Em 2006, a candidatura de Heloisa Helena e a minha forçaram o então Presidente Lula a ir ao segundo turno contra Geraldo Alckmin. Prestamos um serviço à democracia: forçar o debate entre as visões do PT e do PSDB. Ainda mais necessário, porque Lula havia se negado a participar dos debates no primeiro turno. As visões eram parecidas no que se refere à democracia, aos direitos humanos, ao crescimento da economia, à posição do Brasil no mundo, à necessidade de programas sociais e de distribuição de renda. Nenhum dos dois era militante ecologista, mas nenhum defendia depredar a Amazônia, nem ocupar terras indígenas. Ajudamos a fazer um segundo turno que enriqueceu, não ameaçou a democracia.
Qualquer que fosse o vencedor, a democracia continuava, o equilíbrio fiscal seria mantido, os povos indígenas e as florestas protegidos, o Brasil sairia engrandecido. A diferença entre eles era tão pequena, que três eleições depois tudo indica que estarão juntos na mesma chapa, um vice do outro.
Este ano, a situação é diferente. O segundo turno será entre duas visões radicalmente antagônicas para o Brasil que desejamos. O próprio processo eleitoral entre o primeiro e o segundo turno será completamente diferente.
Em 2006, nem Lula ou Alckmin alegavam risco de fraude e ameaçavam não reconhecer o resultado; não havia suspeita de que as Forças Armadas pudessem conspirar nos quartéis para rebelar-se contra um dos vencedores, nem o Brasil tinha milícias fanatizadas e armadas nas ruas. Naquele ano, a disputa era entre dois democratas lúcidos e não, como agora, entre democracia e autoritarismo, lucidez progressista ou loucura negacionista. Além disto, Heloisa Helena e eu usamos o primeiro turno para mostrar nossas discordâncias com Lula e com Alckmin, mas nenhum de nós desqualificou moralmente qualquer destes dois. Agora, em 2022, os outros candidatos se dedicam a denunciar e até agredir moralmente ao candidato Lula, identificando-o com atos de corrupção sem ao menos lembrar que os julgamentos contra ele foram anulados e o juiz que o condenou foi considerado suspeito de parcialismo e de erros nos julgamentos. Estas acusações de caráter moral, como se os candidatos vestissem toga para julgar, no lugar de discordar, fará difícil ou incoerente uma unidade no segundo turno entre aqueles que são contra o governo atual, mas agridem moralmente a Lula e seu partido.
Por isto, em 2022, diferentemente de 2006, a tarefa dos democratas, especialmente os progressistas, deve ser unir forças para impedir a continuação da atual tragédia, transformando o primeiro turno em um plebiscito pela democracia. O ideal teria sido que outras forças democratas tivessem oferecido uma novidade que empolgasse o país, mas não fizemos.

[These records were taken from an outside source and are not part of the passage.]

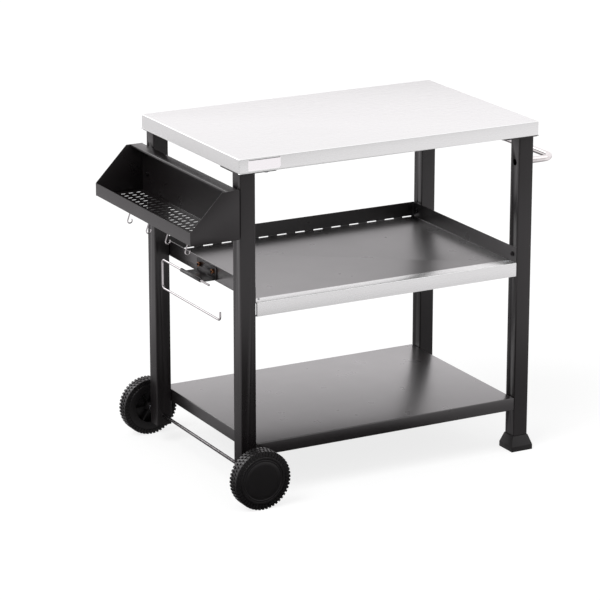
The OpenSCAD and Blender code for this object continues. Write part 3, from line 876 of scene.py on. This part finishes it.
def cut_drains(bm, back, inner, floor_z):
    """Cuts the row of drain slots at the foot of the tray's back wall."""
    low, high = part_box("middle_tray")
    count, length, height, margin = 14, 27 * MM, 2 * MM, 20.6 * MM
    first = low.x + margin
    pitch = (high.x - margin - first) / (count - 1)
    middles = [first + pitch * i for i in range(count)]
    wall = [
        f
        for f in bm.faces
        if f.calc_center_median().y > back - inner - NEAR and f.normal.y < -0.05
    ]
    for middle in middles:
        for x in (middle - length / 2, middle + length / 2):
            wall = bisect(bm, wall, (x, 0, 0), (1, 0, 0))
    wall = bisect(bm, wall, (0, 0, floor_z + height), (0, 0, 1))
    holes = []
    for f in wall:
        centre = f.calc_center_median()
        if centre.z < floor_z + height and any(abs(centre.x - m) < length / 2 for m in middles):
            holes.append(f)
    bmesh.ops.delete(bm, geom=holes, context="FACES")


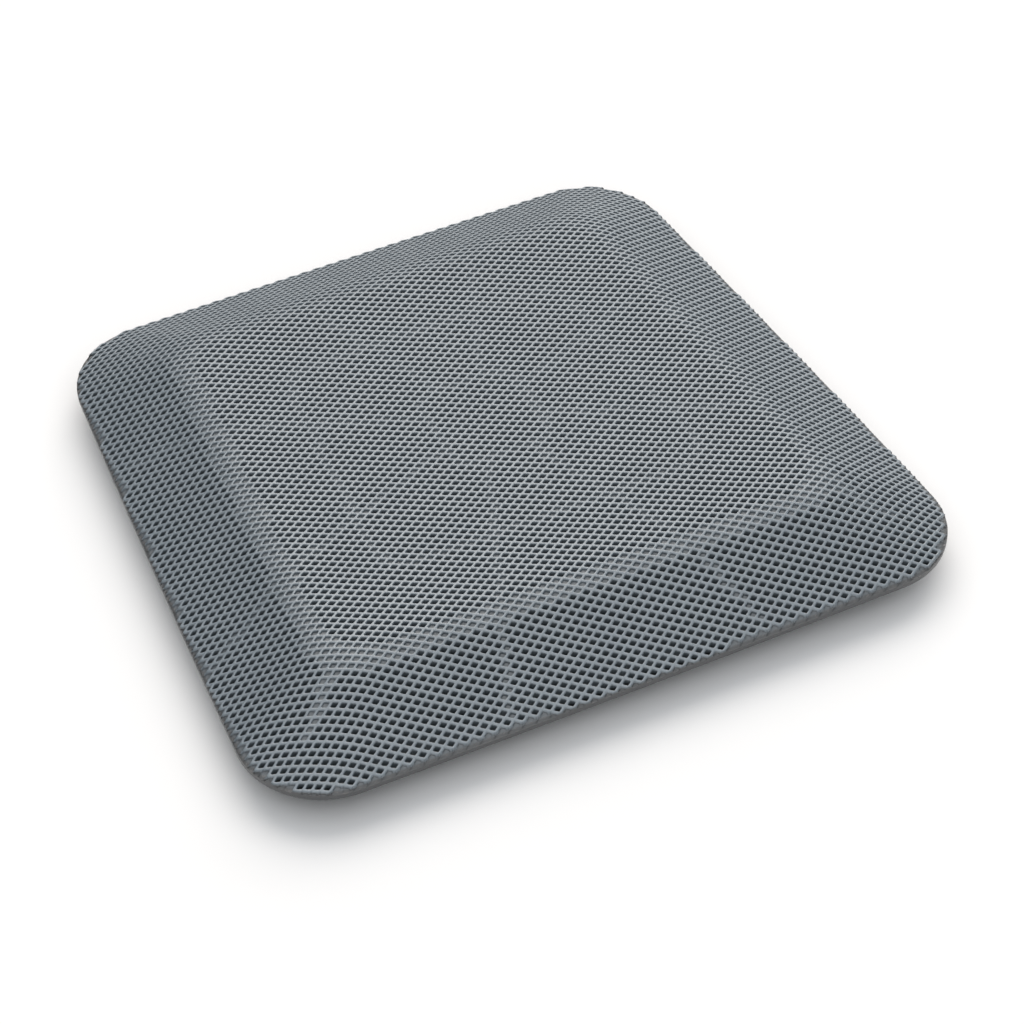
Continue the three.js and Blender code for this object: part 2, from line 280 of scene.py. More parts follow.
def unbowed(x, y):
    """The points that bowed() moves to x, y."""
    flat_x, flat_y = x, y
    for _ in range(4):
        out_x, out_y = bowed(flat_x, flat_y)
        flat_x = flat_x + x - out_x
        flat_y = flat_y + y - out_y
    return flat_x, flat_y


def corner_radius(inset):
    """Corner radius of the contour at a distance in from the edge."""
    share = np.maximum(0, 1 - inset / PLATEAU_INSET)
    return PLATEAU_CORNER_RADIUS + (CORNER_RADIUS - PLATEAU_CORNER_RADIUS) * share


def edge_distances(x, y):
    """Distances of unbowed points from the nearer long side and from the wide and narrow ends."""
    return math.cos(TAPER) * (half_width(y) - np.abs(x)), LENGTH / 2 + y, LENGTH / 2 - y


def round_corner(a, b, radius, angle):
    """Distance inside a rounded corner, from the distances a and b to its two edges."""
    short_a, short_b = radius - a, radius - b
    turn = math.cos(math.pi - angle)
    reach = np.maximum(0, short_a**2 + short_b**2 - 2 * turn * short_a * short_b)
    in_corner = (short_a > turn * short_b) & (short_b > turn * short_a)
    return np.where(in_corner, radius - np.sqrt(reach) / math.sin(angle), np.minimum(a, b))


def clearance(x, y, inset):
    """How far unbowed points lie inside the contour at an inset."""
    side, wide, narrow = (distance - inset for distance in edge_distances(x, y))
    radius = corner_radius(inset)
    near_wide = round_corner(side, wide, radius, math.pi / 2 - TAPER)
    near_narrow = round_corner(side, narrow, radius, math.pi / 2 + TAPER)
    return np.minimum(near_wide, near_narrow)


def inset_at(x, y):
    """Distance in from the edge of the contour that passes through each point, or 0 outside."""
    x, y = unbowed(x, y)
    low = np.zeros_like(x)
    high = np.full_like(x, LENGTH / 2)
    for _ in range(BISECTIONS):
        middle = (low + high) / 2
        inside = clearance(x, y, middle) > 0
        low = np.where(inside, middle, low)
        high = np.where(inside, high, middle)
    return low


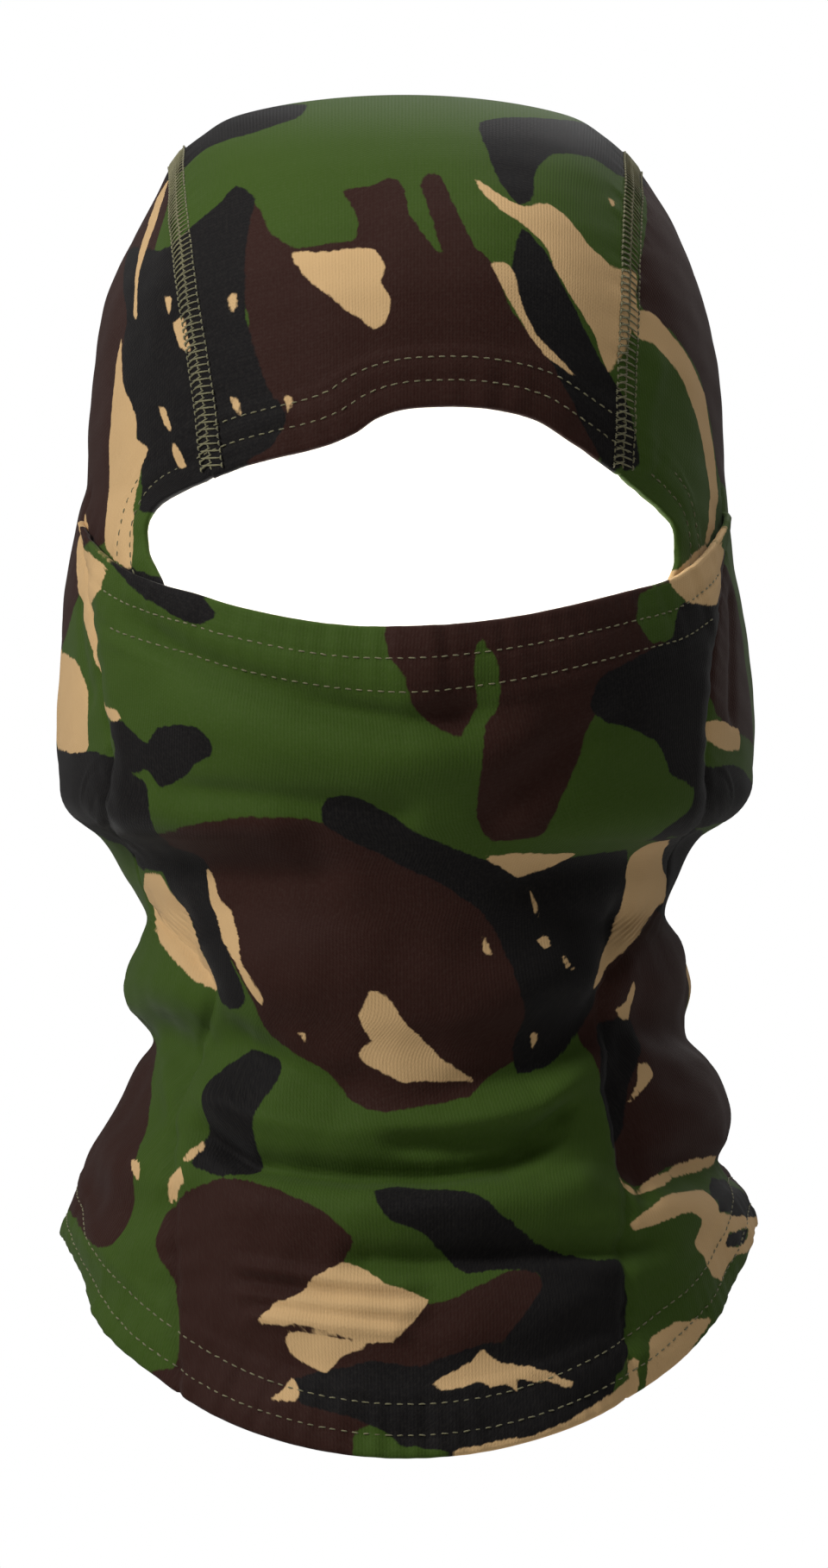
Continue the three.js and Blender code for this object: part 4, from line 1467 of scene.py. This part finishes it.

Não sei o que pensa Heloisa Helena, a candidata que junto comigo, em 2006, levou Lula ao segundo turno, mas eu espero que os candidatos de 2022 se unam a Luiz Inácio Lula da Silva já no primeiro turno. Evitemos os perigos das quatro semanas entre os dois turnos, e os riscos de nossa divisão reeleger a tragédia atual.